LaStrada must have found time taking a class in creative writing since he says: “Did you bring the handcuffs that you were wearing so convincingly on, on…”

(we make eye contact)

“…Tuesday,” I help out.
“Well-put,” he replies, “Tuesday night.”
“You didn’t ask me to bring them,” I say.
“You should keep them handy. It appears that the long arm of the law is not yet done with you.”

I surprise myself by saying: “Last time it was my teaching French at SGC that you wanted me to confess, what would it be this time?”

“Not so fast,” he says, “not so fast.” The case we are dealing with is of the utmost complexity, perhaps the most complex of his long-standing career. We are looking at a veritable conspiration of forensic causes and consequences, beginning with the suspicious passing-away of Mr. Neill Palmer and his pledge of considerable funds towards the Georgia Beach Festival 2014. “You, Mr. Lee, have been an intimate friend of Mr. Palmer, have you not.”

“No,” I say (Palmer was a pure rice queen).

LaStrada re-studies the fish: “But, Mr. Lee, isn’t it true that you have been intimately involved with the Festival?”
“Well, intimately is a big word. I’m on the jury, yes.”
“And why would that be so?”
“Me on the jury?”
“Something to do with my name. They think I’m family of Christopher Lee.”
“Christopher Lee?”
“The actor. The Dracula of the Hammer movies.”
“And, are you?”
“Well, Barack Obama and Dick Cheney were ninth cousins, once removed.”
“Barack Obama and Dick Cheney…they still are, Mr. Lee, if…if you speak the truth. But you, you still are a forth cousin of the chairman of the City Club, is it not, the veritable Mr. Hamblin Hamblin.”


“Don’t we play the fool, Mr. Lee. Is it not?”
“I have no idea. I know very little about my ancestors.”
“And why would that be so?”
“Because my ancestors wanted to know very little about theirs—in particular my father and mother don’t.”

“Fourth cousins, Mr. Lee.” He trains his sad eyes at his cell phone. “Not as significant perhaps as a veritable ninth-cousin connection, but then you are also of lesser veritability than the leaders of this great country of ours.”
“How do you know?” I ask.
“About your veritability?”
“About my ancestry.”

He taps a forefinger at his cell phone. “The algorithm,” he says, “the algorithm.”

He’s turning to the fish bowl again.

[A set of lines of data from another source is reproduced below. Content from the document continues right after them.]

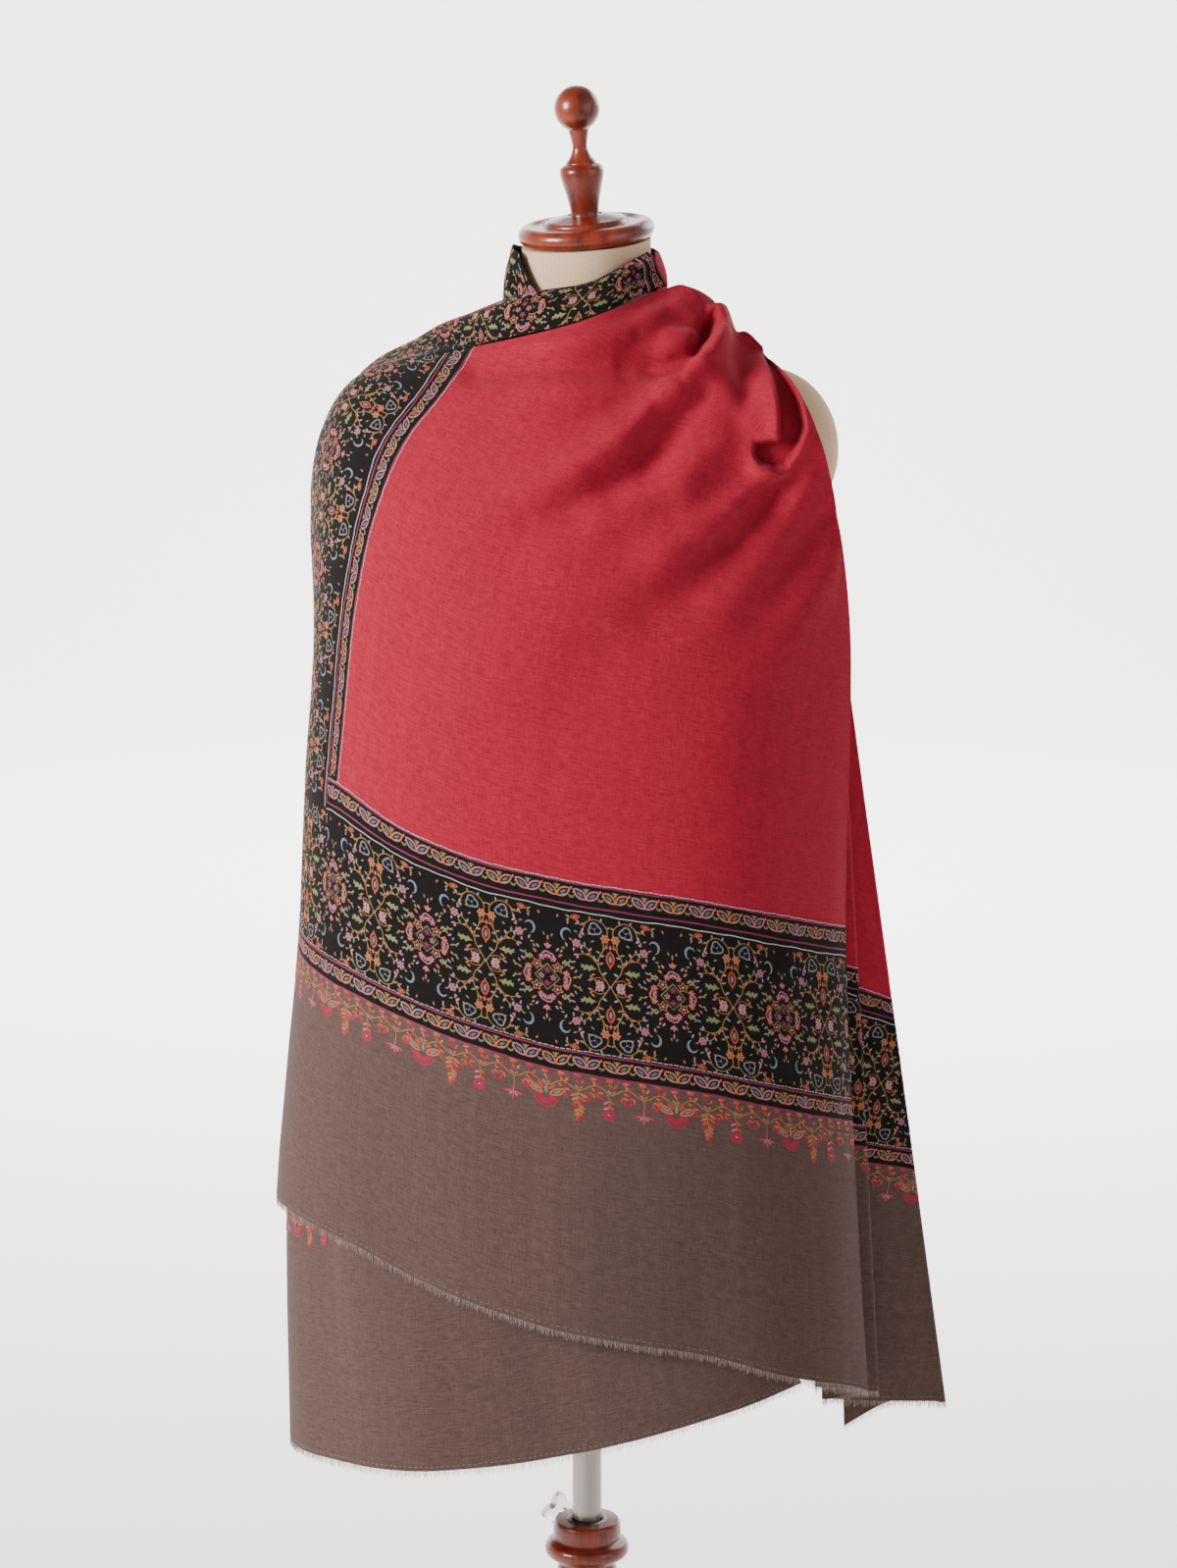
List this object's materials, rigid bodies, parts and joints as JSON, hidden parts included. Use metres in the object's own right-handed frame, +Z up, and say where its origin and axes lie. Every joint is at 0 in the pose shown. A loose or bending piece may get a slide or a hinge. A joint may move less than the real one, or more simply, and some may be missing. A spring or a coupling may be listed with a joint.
{
  "type": "pashmina shawl on dress form",
  "caption": "Embroidered pashmina shawl with bordered edges and fringed ends, wrapped over one shoulder of a linen limbless dress form on a turned wooden stand with height clamp",
  "frame": {"origin": "middle of the round stand's foot, on the floor, on the pole's axis", "axes": "+Z up along the pole, the form faces -Y, its left shoulder is toward +X"},
  "size_m": [0.5199, 0.3941, 1.6353],
  "materials": {
    "mahogany": "gloss",
    "dark_steel": "satin",
    "satin_steel": "satin",
    "clear_acrylic": "gloss",
    "linen": "matte",
    "red_pashmina": "matte",
    "black_pashmina": "matte",
    "taupe_pashmina": "matte"
  },
  "bodies": {
    "stand": {"stand_base": "mahogany", "stand_post": "mahogany", "socket_liner": "dark_steel"},
    "pole": {"form_pole": "satin_steel"},
    "form": {"form_torso": "linen", "neck_cap": "mahogany", "neck_finial": "mahogany", "shawl_front": "red_pashmina", "shawl_fall": "red_pashmina", "shawl_back": "red_pashmina", "shawl_under": "taupe_pashmina", "shawl_neck_band": "black_pashmina", "shawl_collar": "black_pashmina", "fringe_front": "taupe_pashmina", "fringe_fall": "taupe_pashmina", "fringe_back": "taupe_pashmina", "fringe_under": "taupe_pashmina"},
    "knob": {"clamp_knob": "clear_acrylic"}
  },
  "joints": [
    {"name": "height", "type": "slide", "parent": "stand", "child": "pole", "axis": [0, 0, 1], "range_m": [-0.12, 0.1]},
    {"name": "swivel", "type": "hinge", "parent": "pole", "child": "form", "pos_m": [0, 0, 0.75], "axis": [0, 0, 1], "continuous": true},
    {"name": "clamp", "type": "hinge", "parent": "stand", "child": "knob", "pos_m": [0, 0, 0.406], "axis": [-0.829, 0.5592, 0], "continuous": true}
  ]
}
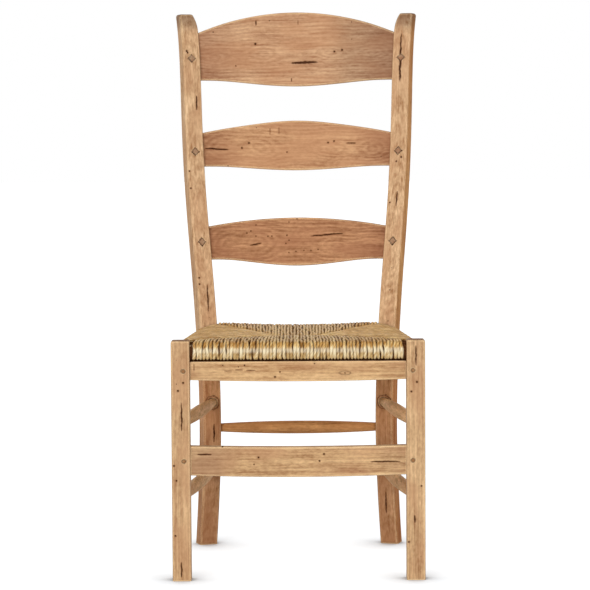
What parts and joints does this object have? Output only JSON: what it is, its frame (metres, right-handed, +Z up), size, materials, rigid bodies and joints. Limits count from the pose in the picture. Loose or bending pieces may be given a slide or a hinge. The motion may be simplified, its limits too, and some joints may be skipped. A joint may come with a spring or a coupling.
{
  "type": "ladderback dining chair",
  "caption": "Tall ladderback side chair with curved slats between raked posts, a woven rush seat over hidden rails, square front legs, a pegged apron and turned stretchers.",
  "frame": {"origin": "on the floor, in the middle of the chair's box, half way between the front legs' faces and the back of the crest slat", "axes": "+Z up, X across the seat with the chair symmetric about X = 0, the sitter faces -Y"},
  "size_m": [0.5088, 0.564, 1.1185],
  "materials": {
    "frame_wood": "waxed and worn pale honey brown wood with eased edges, small holes and checks",
    "slat_wood": "waxed pale brown wood, warmer and redder towards the posts",
    "stretcher_wood": "waxed wood, a little darker and redder than the frame",
    "hidden_wood": "plain unfinished wood",
    "peg_wood": "darker waxed end grain",
    "rush": "twisted straw-coloured rush, woven in four panels"
  },
  "bodies": {
    "root": {"front_leg_left": "frame_wood", "front_leg_right": "frame_wood", "rear_post_left": "frame_wood", "rear_post_right": "frame_wood", "apron": "frame_wood", "front_stretcher": "frame_wood", "crest_slat": "slat_wood", "middle_slat": "slat_wood", "lower_slat": "slat_wood", "left_upper_side_stretcher": "stretcher_wood", "right_upper_side_stretcher": "stretcher_wood", "left_lower_side_stretcher": "stretcher_wood", "right_lower_side_stretcher": "stretcher_wood", "rear_stretcher": "stretcher_wood", "front_seat_rail": "hidden_wood", "rear_seat_rail": "hidden_wood", "left_seat_rail": "hidden_wood", "right_seat_rail": "hidden_wood", "crest_slat_pegs": "peg_wood", "middle_slat_pegs": "peg_wood", "lower_slat_pegs": "peg_wood", "apron_pegs": "peg_wood", "front_stretcher_pegs": "peg_wood", "rush_seat": "rush"}
  },
  "joints": []
}
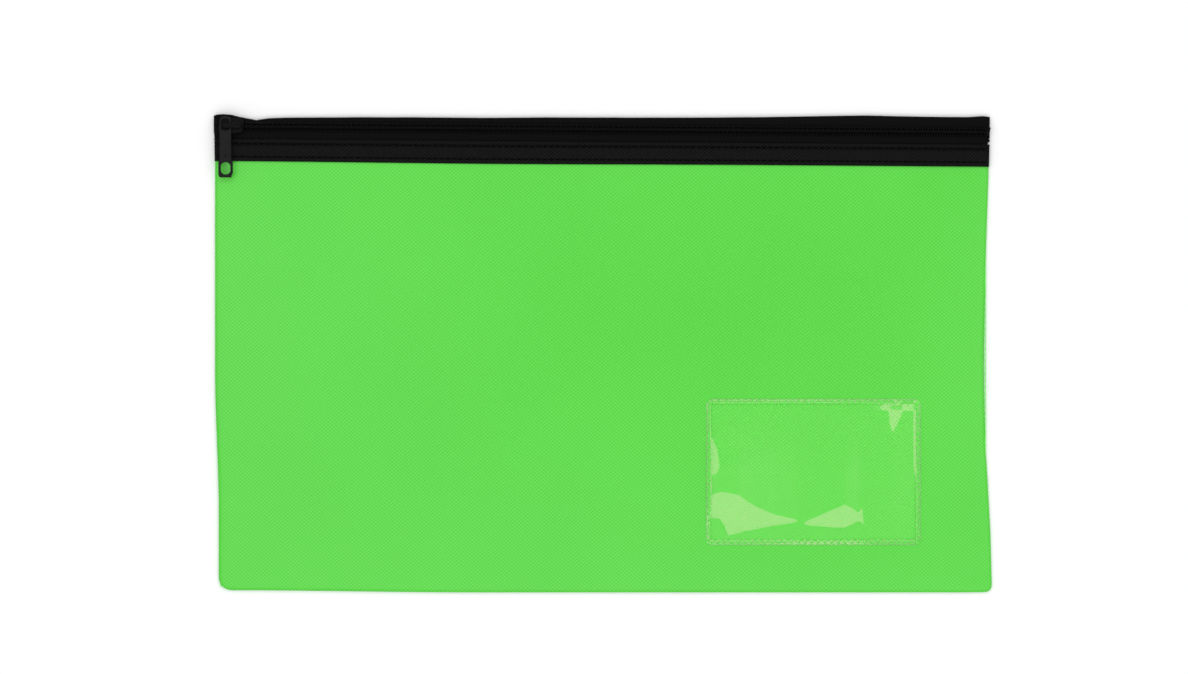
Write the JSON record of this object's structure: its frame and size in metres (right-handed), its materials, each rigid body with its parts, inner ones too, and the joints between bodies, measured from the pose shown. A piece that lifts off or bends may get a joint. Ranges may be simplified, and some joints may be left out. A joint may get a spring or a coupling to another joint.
{
  "type": "cash deposit bag",
  "caption": "Flat zip-top cash deposit bag of coated green cloth, with a black coil zip, a sliding zipper with a pull tab, and a clear sewn card window.",
  "frame": {"origin": "middle of the bag's footprint, on the surface that its back panel lies on", "axes": "+X along the width and the zip, +Y towards the zip, +Z out of the front face"},
  "size_m": [0.36, 0.2224, 0.0094],
  "materials": {
    "green_cloth": "coated plain weave, satin",
    "zip_tape": "woven polyester tape, matte",
    "black_cloth": "coated plain weave, matte",
    "zip_coil": "nylon, satin",
    "filler_cord": "twisted yarn, matte",
    "black_thread": "polyester thread, soft sheen",
    "painted_zinc": "black lacquer, satin",
    "green_thread": "polyester thread, soft sheen",
    "clear_film": "clear flexible film, glossy"
  },
  "bodies": {
    "bag": {"front_panel": "green_cloth", "back_panel": "green_cloth", "front_tape": "zip_tape", "back_tape": "zip_tape", "front_facing": "black_cloth", "front_coil": "zip_coil", "back_coil": "zip_coil", "front_coil_cord": "filler_cord", "back_coil_cord": "filler_cord", "front_coil_stitching": "black_thread", "back_coil_stitching": "black_thread", "facing_outer_stitching": "black_thread", "facing_inner_stitching": "black_thread", "back_tape_outer_stitching": "black_thread", "back_tape_inner_stitching": "black_thread", "left_seam_stitching": "green_thread", "right_seam_stitching": "green_thread", "bottom_seam_stitching": "green_thread", "window_film": "clear_film", "window_stitching": "green_thread"},
    "slider": {"slider_body": "painted_zinc"},
    "tab": {"pull_tab": "painted_zinc"}
  },
  "joints": [
    {"name": "zip_slide", "type": "slide", "parent": "bag", "child": "slider", "axis": [1, -0.0075, 0], "range_m": [0, 0.34]},
    {"name": "tab_swivel", "type": "hinge", "parent": "slider", "child": "tab", "pos_m": [-0.1754, 0.10587, 0.0075], "axis": [0, 0, 1], "range_deg": [-180, 35]}
  ]
}
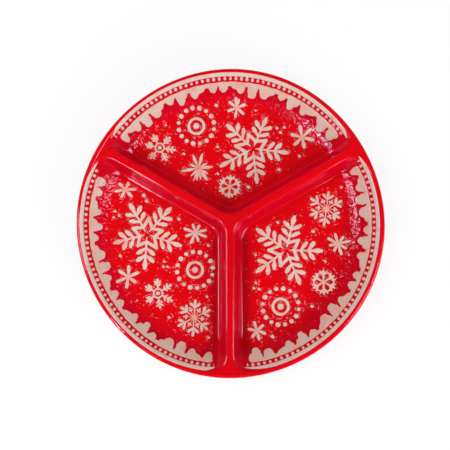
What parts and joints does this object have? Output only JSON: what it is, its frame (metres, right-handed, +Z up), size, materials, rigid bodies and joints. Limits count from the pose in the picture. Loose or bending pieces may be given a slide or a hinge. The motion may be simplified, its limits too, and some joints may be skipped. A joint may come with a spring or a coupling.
{
  "type": "divided serving dish",
  "caption": "Round shallow serving dish of glazed stoneware with a flared wall, a rounded rim, a foot ring and a raised divider that parts it into separate wells.",
  "frame": {"origin": "middle of the foot ring's resting face", "axes": "+Z up, +Y through the middle of the top well, -Y along the lower arm of the divider"},
  "size_m": [0.305, 0.305, 0.036],
  "materials": {
    "red_glaze": "gloss",
    "bare_clay": "matte"
  },
  "bodies": {
    "root": {"foot_ring": "bare_clay", "floor_top": "red_glaze", "floor_left": "red_glaze", "floor_right": "red_glaze", "divider_hub": "red_glaze", "divider_upper_left": "red_glaze", "divider_upper_right": "red_glaze", "divider_lower": "red_glaze", "outer_wall_top": "red_glaze", "outer_wall_left": "red_glaze", "outer_wall_right": "red_glaze", "rim": "red_glaze"}
  },
  "joints": []
}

Previously, a single fish turned its pointless rounds at a leisurely clip, but now there are four of them, and a sense of purpose has taken hold. Were it not for the bowl’s spherical shape, one would fear for the intervention of centrifugal forces, the fish being misled by inertia and missing a turn.

“But that is not all, Mr. Lee.” He taps at his cell again. “The algorithm has also found a cousinly connection between Mr. Hamblin on the one hand, and Mr. Richard Roper, now deceased, on the other. The connection is complicated, admittedly, but the algorithm, when asked for a sonary confirmation of said kinship, replies with an unmistakable ‘beep’.” He proceeds to activate his device, swipes endlessly and until the iThing admits: “BEEP.”

“If you torture your phone some more,” I say (still on the upswing), “it’ll confess to a kinship between you and me.”

“Shall we try, Mr. Lee, shall we try?”

Hi, are you still there? Here's the link to the relevant Inkitt page again. Feel free to abuse the algorithm at your leisure (don't look for the familiar visual clues of Alex and the Green Eyes, they've changed the graphics, it's a naked male back against a blue background). 

Okay, a bit more on this algorithm thing. Inkitt argues that they have an "objective" measure for the quality of a particular text, namely the engagement of readers. And they have this ALGORITHM that detects this engagement. How? How did they validate their algorithm? What's the test set here, meaning the corpus of texts (a) presented to a representative group of readers who then engage more or less engagingly, and (b) the subset of texts which subsequently sells well. Go through the numbers, and estimate the time required to get to those numbers (years)---and you will arrive at the conclusion that this ALGORITHM is sheer deception, or self-deception, or fake.


Eirene said...

In other words, it's spam?

Michael Ampersant said...

No, not at all. No Spam. We're on Inkitt.

Unknown said...

Inkitt is really trustworthy and doesn't suck at all. Definitely.